I was back in the Rio in time for the nightly turbo. This was something of a cash cow for me last year, almost singlehandedly paying for the trip. No such joy on this occasion, and ominously there were far more obvious pros in the field. A sign of the apocalypse after Black Friday? The dearth of logos decking and walking the halls of the Rio also points to the party being over. Unsurprisingly, a lot of the talk around relates to fallout from the FBI pulling the carpet from under online poker in the US. Surprisingly, to me at least, are reports of droves of the best and the brightest US grinders who are "going straight". Maybe I shouldn't be that surprised: this generation of Internet whizkids were drawn into the game as one of the best ways to exploit an innate ability to make quickfire informed decisions based on calculating equity rather than any idealistic "love of the game". If they all go off and become equity traders, it may be a good thing for the rest of us trying to make our living from the game in the short term, undoing some of the "damage" done by the training sites making it too easy for anyone with a bit of natural aptitude and a lot of application to get good fast.

I do enjoy playing live here. Americans are fun: neither desperate nor afraid to be characters at the table. Poker has a broader appeal here than anywhere else (except maybe France) so you meet a much wider range of people. One Texan in his 50s at my table in Caesar's established himself as a front runner in the character stakes when he responded to a compliment from a dealer telling him he looked great for his age with "I know. I'm in great shape, I'm good looking, but I'm old, so...." Then someone at the table started talking about A8 being the "dead man's hand" because it was the hand Wild Bill Hickok was holding when he was shot dead. I'd heard this countless times before so wasn't paying much attention until the Texan produced his tournament entry to reveal his surname: Hickok. It turns out Wild Bill was his great grand uncle. Not only that, but he went on to tell us he owns the bullet that killed his illustrious great grand uncle. The bullet entered Will Bill's skull, passed through his brain (zero marks to the guy at a table who asked, without a hint of irony, "did it kill him?"), exited through his cheek and lodged in the wrist of his neighbour at the table, one Jack McCaul. Not that's an unfortunate seat draw right there. Jack (who it turns out is the great grand uncle of Irish poker player Thomas McCaul!) carried it in his wrist for another 30 years or so until he died in St.
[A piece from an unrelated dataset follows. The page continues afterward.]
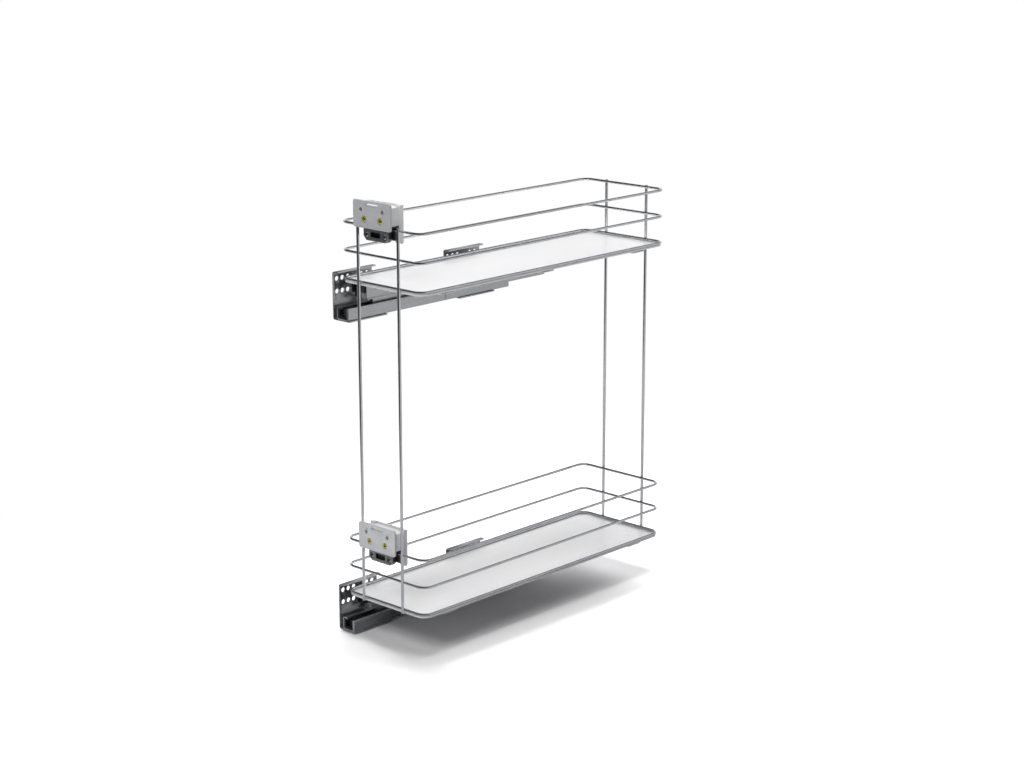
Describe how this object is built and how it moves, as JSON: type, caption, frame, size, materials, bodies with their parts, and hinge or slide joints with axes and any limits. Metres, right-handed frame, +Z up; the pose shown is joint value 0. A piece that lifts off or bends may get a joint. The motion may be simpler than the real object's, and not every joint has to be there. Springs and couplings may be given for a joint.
{
  "type": "pull-out cabinet basket",
  "caption": "Tiered pull-out basket for a narrow cabinet: white sheet shelves inside chrome wire rails, on side-mounted telescopic runners, with brackets for the front panel.",
  "frame": {"origin": "middle of the four fixing holes of the lower front wall plate, on the cabinet side's face", "axes": "+X from the cabinet side into the cabinet, +Y to the back (the basket pulls out along -Y), +Z up"},
  "size_m": [0.1519, 0.469, 0.5591],
  "materials": {
    "chrome_wire": "polished",
    "white_steel": "smooth white coating",
    "zinc_sheet": "zinc-plated, satin",
    "steel": "bright",
    "dark_steel": "black zinc",
    "yellow_zinc": "yellow zinc",
    "black_plastic": "moulded, matte",
    "dark_plastic": "moulded, matte",
    "ivory_plastic": "moulded, smooth",
    "grey_plastic": "moulded, fine grain",
    "light_plastic": "moulded, fine grain"
  },
  "bodies": {
    "cabinet_side": {"lower_front_wall_plate": "zinc_sheet", "lower_rear_wall_plate": "zinc_sheet", "lower_cabinet_rail": "zinc_sheet", "lower_rail_rivets": "steel", "lower_rail_front_guide": "black_plastic", "upper_front_wall_plate": "zinc_sheet", "upper_rear_wall_plate": "zinc_sheet", "upper_cabinet_rail": "zinc_sheet", "upper_rail_rivets": "steel", "upper_rail_front_guide": "black_plastic"},
    "basket": {"front_left_rod": "chrome_wire", "front_right_rod": "chrome_wire", "rear_left_rod": "chrome_wire", "rear_right_rod": "chrome_wire", "lower_drawer_profile": "zinc_sheet", "lower_drawer_rear_guide": "black_plastic", "lower_locating_pins": "steel", "lower_front_catch": "black_plastic", "lower_catch_pin": "steel", "lower_cross_channels": "white_steel", "lower_shelf_tray": "white_steel", "lower_shelf_rim": "chrome_wire", "lower_middle_rail": "chrome_wire", "lower_top_rail": "chrome_wire", "lower_bracket_housing": "light_plastic", "lower_clamp_pad": "black_plastic", "upper_drawer_profile": "zinc_sheet", "upper_drawer_rear_guide": "black_plastic", "upper_locating_pins": "steel", "upper_front_catch": "black_plastic", "upper_catch_pin": "steel", "upper_cross_channels": "white_steel", "upper_shelf_tray": "white_steel", "upper_shelf_rim": "chrome_wire", "upper_middle_rail": "chrome_wire", "upper_top_rail": "chrome_wire", "upper_bracket_housing": "light_plastic", "upper_clamp_pad": "black_plastic"},
    "lower_outer_roller_cage": {"lower_outer_cage": "ivory_plastic", "lower_outer_cage_rollers": "steel"},
    "lower_middle_member": {"lower_middle_profile": "zinc_sheet"},
    "lower_inner_roller_cage": {"lower_inner_cage": "ivory_plastic", "lower_inner_cage_rollers": "steel"},
    "lower_front_fixing": {"lower_front_plate": "grey_plastic", "lower_nut_plate": "steel", "lower_adjusting_screws": "yellow_zinc"},
    "lower_wire_clamp": {"lower_clamp_jaw": "dark_plastic", "lower_clamp_screws": "dark_steel"},
    "lower_release_lever": {"lower_catch_lever": "black_plastic"},
    "upper_outer_roller_cage": {"upper_outer_cage": "ivory_plastic", "upper_outer_cage_rollers": "steel"},
    "upper_middle_member": {"upper_middle_profile": "zinc_sheet"},
    "upper_inner_roller_cage": {"upper_inner_cage": "ivory_plastic", "upper_inner_cage_rollers": "steel"},
    "upper_front_fixing": {"upper_front_plate": "grey_plastic", "upper_nut_plate": "steel", "upper_adjusting_screws": "yellow_zinc"},
    "upper_wire_clamp": {"upper_clamp_jaw": "dark_plastic", "upper_clamp_screws": "dark_steel"},
    "upper_release_lever": {"upper_catch_lever": "black_plastic"}
  },
  "joints": [
    {"name": "basket_slide", "type": "slide", "parent": "cabinet_side", "child": "basket", "axis": [0, -1, 0], "range_m": [0, 0.42]},
    {"name": "lower_outer_cage_slide", "type": "slide", "parent": "cabinet_side", "child": "lower_outer_roller_cage", "axis": [0, -1, 0], "range_m": [0, 0.105]},
    {"name": "lower_middle_slide", "type": "slide", "parent": "cabinet_side", "child": "lower_middle_member", "axis": [0, -1, 0], "range_m": [0, 0.21]},
    {"name": "lower_inner_cage_slide", "type": "slide", "parent": "cabinet_side", "child": "lower_inner_roller_cage", "axis": [0, -1, 0], "range_m": [0, 0.315]},
    {"name": "lower_front_height", "type": "slide", "parent": "basket", "child": "lower_front_fixing", "axis": [0, 0, 1], "range_m": [-0.002, 0.002]},
    {"name": "lower_clamp_opening", "type": "slide", "parent": "basket", "child": "lower_wire_clamp", "axis": [0, -1, 0], "range_m": [0, 0.0025]},
    {"name": "lower_lever_turn", "type": "hinge", "parent": "basket", "child": "lower_release_lever", "pos_m": [0.0201, -0.008, 0.0015], "axis": [-1, 0, 0], "range_deg": [0, 12], "stiffness_Nm_per_rad": 0.02, "springref_deg": -5.73},
    {"name": "upper_outer_cage_slide", "type": "slide", "parent": "cabinet_side", "child": "upper_outer_roller_cage", "axis": [0, -1, 0], "range_m": [0, 0.105]},
    {"name": "upper_middle_slide", "type": "slide", "parent": "cabinet_side", "child": "upper_middle_member", "axis": [0, -1, 0], "range_m": [0, 0.21]},
    {"name": "upper_inner_cage_slide", "type": "slide", "parent": "cabinet_side", "child": "upper_inner_roller_cage", "axis": [0, -1, 0], "range_m": [0, 0.315]},
    {"name": "upper_front_height", "type": "slide", "parent": "basket", "child": "upper_front_fixing", "axis": [0, 0, 1], "range_m": [-0.002, 0.002]},
    {"name": "upper_clamp_opening", "type": "slide", "parent": "basket", "child": "upper_wire_clamp", "axis": [0, -1, 0], "range_m": [0, 0.0025]},
    {"name": "upper_lever_turn", "type": "hinge", "parent": "basket", "child": "upper_release_lever", "pos_m": [0.0201, -0.008, 0.4035], "axis": [-1, 0, 0], "range_deg": [0, 12], "stiffness_Nm_per_rad": 0.02, "springref_deg": -5.73}
  ],
  "couplings": [
    {"joint": "lower_outer_cage_slide", "follows": "basket_slide", "ratio": 0.25},
    {"joint": "lower_middle_slide", "follows": "basket_slide", "ratio": 0.5},
    {"joint": "lower_inner_cage_slide", "follows": "basket_slide", "ratio": 0.75},
    {"joint": "upper_outer_cage_slide", "follows": "basket_slide", "ratio": 0.25},
    {"joint": "upper_middle_slide", "follows": "basket_slide", "ratio": 0.5},
    {"joint": "upper_inner_cage_slide", "follows": "basket_slide", "ratio": 0.75}
  ]
}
Louis is 1903, as the doctors apparently didn't think it prudent to remove it. After his death, the bullet was given to Wild Bill's family, who passed it down to the current owner, the Texan.

I play my first WSOP event, a $1500 NLH, tomorrow, so I decided to take today completely off. When I was running extreme races, I got very good at resting up in a hotel room for days on end before a race, barely moving a muscle so as not to expend any unnecessary energy before the starter's gun. The same extreme preparation probably isn't needed for poker, but it's no harm to take a day off now and then to recharge the batteries and prepare for the bigger events.

It's much harder to switch off a mind than it is to rest a body though. When you consciously try, it just finds new minutae to focus on, no matter how trivial. One thing I do more in this month than in the rest of the year put together is ride elevators. One pattern I noticed on my frequent ascents and descents from the 8th floor of the Gold Coast is it takes a lot less time going up than it does going down. On the way down you pick up more passengers. As such, it's the opposite to life. Another difference is on an elevator you always know whether you're going up or down (unless you're very drunk). In life, it's not always that obvious. In about 12 hours time my WSOP 2011 campaign kicks off. I'm full of optimism that my poker career is still in the ascendancy. But who really knows.


Good luck man, hope there is an irish bracelet this year,who knows it could even be you!

You mean to say you can actually find your way to the elevator(we call them lifts over here). Things are looking up.

Thanks Goat :)

I've obviously gone natiive Mick :p

Ádh mór ort Dara,
really looking forward to the updates.